(It's a multi-post afternoon as work grinds to a post-lunch lull in the face of afternoon sunshine. Please do scroll down for further Bamiyan photos.)
Even the rain in Kabul smells of dust. As the first drops fall onto the evening streets, damping the alleyways and eventually running through the open gutters, an unmistakably mineral, earthy smell drifts back up into the air.
Dust pervades the city, defying weak human attempts to control its advances. Street-dirtied shoes might be left at the door, but the enemy drifts through open windows on teasingly cool summer breezes instead. It invades my breathing, prompting vigorous allergic reactions from my nose and lungs. Bicyclists in the city wrap scarves over their faces to filter the air, but I remain stupidly stubborn in leaving uncovered these few inches of socially-acceptable skin.
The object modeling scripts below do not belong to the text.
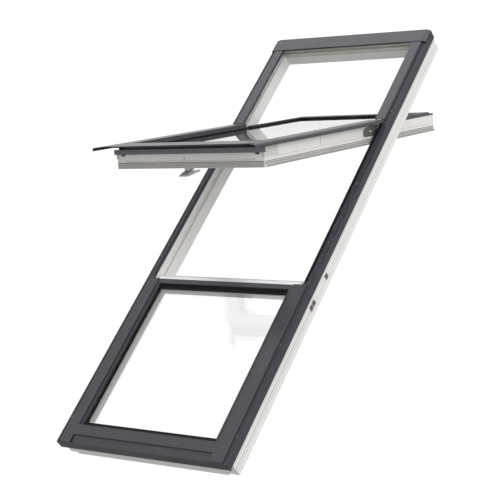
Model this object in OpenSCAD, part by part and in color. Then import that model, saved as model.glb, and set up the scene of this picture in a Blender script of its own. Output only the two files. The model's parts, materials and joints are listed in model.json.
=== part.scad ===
// Tall roof window, seen as installed in a pitched roof.
// The lower pane is fixed, the upper sash turns on a raised pivot line and stands open.
// Pieces are drawn flat (X across, Y up the slope, Z out of the roof) and tilted once.

/* [Frame] */
// Overall width across the outer frame profiles
frame_w = 780; // [660:10:1140]
// Overall length up the slope, over the bottom cover and the hood
frame_h = 2174; // [1980:2:2600]
// Slope of the roof that the window stands in, in degrees
roof_pitch = 47; // [20:1:65]
// Depth of the white frame members
frame_depth = 87.5; // [80:0.5:100]
// Width of a jamb across its room side
jamb_w = 42.5; // [36:0.5:60]
// Height of the head member up the slope
head_w = 45; // [36:1:70]
// Height of the sill member up the slope
sill_w = 38; // [30:1:60]
// Height of the transom member between the two panes
transom_w = 26; // [20:1:60]
// Distance from the lower end of the window to the upper face of the transom
transom_top = 806; // [600:2:1000]
// Setback of the sill behind the edge of the bottom cover
end_gap = 12; // [10:1:30]
// How far the jambs stop short of the sill's lower face
jamb_set = 6; // [0:1:12]
// Depth of the hinge recess along the inner side of the jambs
recess_d = 7; // [6:0.5:12]
// Depth of that recess below the outer side of the jambs
recess_drop = 26.5; // [22:0.5:32]

/* [Glass] */
// Thickness of one pane
pane_t = 4; // [3:0.5:6]
// Space between the two panes
glass_gap = 14; // [10:1:18]
// Width of the spacer and its seal at the pane edges
spacer_w = 18; // [12:1:24]
// Setback of the fixed glass's spacer behind the metal edge
fixed_set = 12; // [6:1:14]
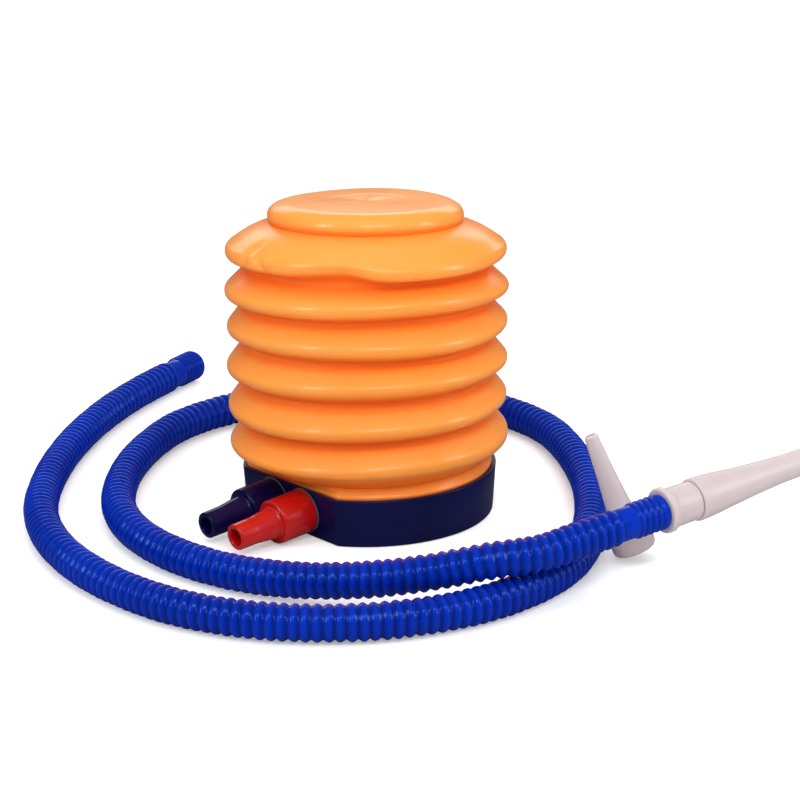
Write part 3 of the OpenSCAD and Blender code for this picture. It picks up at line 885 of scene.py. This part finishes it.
def hose_nozzle():
    """Adapter in the mouth of the hose, and the long nozzle on it."""
    mouth, axes = PATH.at(PATH.total)
    place = frame_at(mouth, axes[:, 1], axes[:, 0])
    milky_piece("nozzle_adapter", "adapter", lathe_rings(rounded(ADAPTER, steps=5)), place)
    rings = lathe_rings(rounded(LONG_NOZZLE))
    # the soft tube is a little out of round
    rings[..., 1] *= 1 + 0.012 * smooth(rings[..., 2], 20, 60)
    milky_piece("long_nozzle", "nozzle", rings, place)


def spare_nozzle():
    """Leans from the vertical, with the edge of its foot just above the floor."""
    lean, heading = math.radians(21.5), math.radians(128)
    across, up = math.sin(lean), math.cos(lean)
    z_dir = (across * math.cos(heading), across * math.sin(heading), up)
    x_dir = (up * math.cos(heading), up * math.sin(heading), -across)
    place = frame_at((39.8, -130.5, SPARE_R * across + 0.1), z_dir, x_dir)
    milky_piece("spare_nozzle", "spare", lathe_rings(rounded(SPARE_NOZZLE)), place)


pleats()
crown()
skirt()
tub()
port("outlet_port_skin", -1, "red", "outlet_port")
port("inlet_port_skin", 1, "navy_port", "inlet_port")
hose()
hose_nozzle()
spare_nozzle()

# ----------------------------------------------------------------------- stage


def studio_floor():
    half = 9
    mesh = bpy.data.meshes.new("studio_floor")
    corners = [(-half, -half, 0), (half, -half, 0), (half, half, 0), (-half, half, 0)]
    mesh.from_pydata(corners, [], [(0, 1, 2, 3)])
    floor = bpy.data.objects.new("studio_floor", mesh)
    floor.location = (0, 0, -0.0002)
    bpy.context.scene.collection.objects.link(floor)
    mat = Material("floor_pale")
    colour = mat.mix(mat.remap(mat.noise(scale=3)), (0.93, 0.93, 0.93, 1), (0.9, 0.9, 0.9, 1))
    # darker in reflections and bounced light, brighter to the camera
    rays = mat.node("LightPath").outputs
    colour = mat.mix(mat.scaled(rays["Is Glossy Ray"], by=0.9), colour, (0.06, 0.06, 0.08, 1))
    colour = mat.mix(mat.scaled(rays["Is Diffuse Ray"], by=0.25), colour, (0.25, 0.24, 0.23, 1))
    mat.set(Base_Color=colour, Roughness=0.85, Specular_IOR_Level=0.15,
            Emission_Color=(1, 1, 1, 1),
            Emission_Strength=mat.scaled(rays["Is Camera Ray"], by=0.32))
    floor.data.materials.append(mat.data)


def studio_world():
    """White surround, dimmed in reflections and plain to the camera."""
    data = bpy.data.worlds.new("studio")
    bpy.context.scene.world = data
    data.use_nodes = True
    world = Nodes(data.node_tree)
    rays = world.node("LightPath").outputs
    incoming = world.node("NewGeometry").outputs["Incoming"]
    height = world.node("SeparateXYZ", {0: incoming}).outputs["Z"]
    glow = world.remap(height, low=0.5, high=0.62, start=0.1, end=-0.9)
    # 1 - 0.8 for glossy rays
    dim = world.node("Math", {0: rays["Is Glossy Ray"], 1: -0.8, 2: 1.0},
                     operation="MULTIPLY_ADD").outputs[0]
    gain = world.scaled(glow, by=dim)
    seen_strength = 1.05
    strength = world.node("Mix", {0: rays["Is Camera Ray"], 2: gain, 3: seen_strength},
                          data_type="FLOAT").outputs[0]
    background = world.tree.nodes["Background"].inputs
    world.feed(background["Strength"], strength)
    world.feed(background["Color"], (1, 1, 1, 1))


def area(name, away, right, height, aim, width, depth, energy, shiny=True):
    """Rectangular light in metres, aimed at the pump's axis at the height aim."""
    light = bpy.data.lights.new(name, "AREA")
    light.shape = "RECTANGLE"
    light.size, light.size_y = width, depth
    light.energy = energy
    lamp = bpy.data.objects.new(name, light)
    at = Vector(AWAY) * away + Vector(RIGHT) * right + Vector((0, 0, height))
    lamp.location = at
    lamp.rotation_mode = "QUATERNION"
    lamp.rotation_quaternion = (Vector((0, 0, aim)) - at).to_track_quat("-Z", "Y")
    lamp.visible_glossy = shiny
    bpy.context.scene.collection.objects.link(lamp)


def lights():
    area("softbox_top", away=0.10, right=0, height=1.25, aim=0.05,
         width=1.5, depth=1.1, energy=6.0, shiny=False)
    area("key_front", away=-1.0, right=0.25, height=1.15, aim=0.07,
         width=0.85, depth=0.28, energy=5.0)
    area("softbox_left", away=-0.75, right=-0.95, height=0.75, aim=0.07,
         width=0.3, depth=0.6, energy=4.5)
    area("softbox_right", away=-0.25, right=1.25, height=0.55, aim=0.07,
         width=0.3, depth=0.7, energy=3.6)
    area("front_fill", away=-1.5, right=0.2, height=0.95, aim=0.06,
         width=1.0, depth=0.8, energy=6.0, shiny=False)
    area("back_sheen", away=1.3, right=0, height=0.62, aim=0.10,
         width=1.6, depth=0.4, energy=3.6)


def camera():
    distance, height = 1.2, 0.425
    pitch_down, roll = math.radians(17.38), math.radians(-1.0)
    vertical = np.array([0, 0, 1.0])
    forward = AWAY * math.cos(pitch_down) - vertical * math.sin(pitch_down)
    up = AWAY * math.sin(pitch_down) + vertical * math.cos(pitch_down)
    rolled_right = math.cos(roll) * RIGHT + math.sin(roll) * up
    rolled_up = -math.sin(roll) * RIGHT + math.cos(roll) * up
    position = -distance * AWAY + vertical * height
    rows = np.column_stack([rolled_right, rolled_up, -forward, position]).tolist()

    data = bpy.data.cameras.new("photo_camera")
    cam = bpy.data.objects.new("photo_camera", data)
    bpy.context.scene.collection.objects.link(cam)
    cam.matrix_world = Matrix(rows + [[0, 0, 0, 1]])
    data.sensor_width = 36.0
    data.lens = 125.055
    data.shift_x, data.shift_y = 0.039375, 0.0025
    data.clip_start, data.clip_end = 0.05, 60.0
    bpy.context.scene.camera = cam


studio_floor()
studio_world()
lights()
camera()

view = bpy.context.scene.view_settings
view.view_transform = "Standard"
view.look = "None"
view.exposure = 0.0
The frantic road-paving projects will certainly go unremarked by the diplomats at the Kabul Conference next week (though it is for these dignitaries that every street is currently half-destroyed), but the fervent hope protecting my sanity through every creeping construction-related traffic jam is that just maybe the morning commute will become clearer after all these thoroughfares are hard-topped.
This passing evening storm will temporarily tame the air, turning the streets into puddled mud-clay for a few hours all too brief. Then a dry breeze will pick up, bringing the finest, lightest particles to dust my room once again.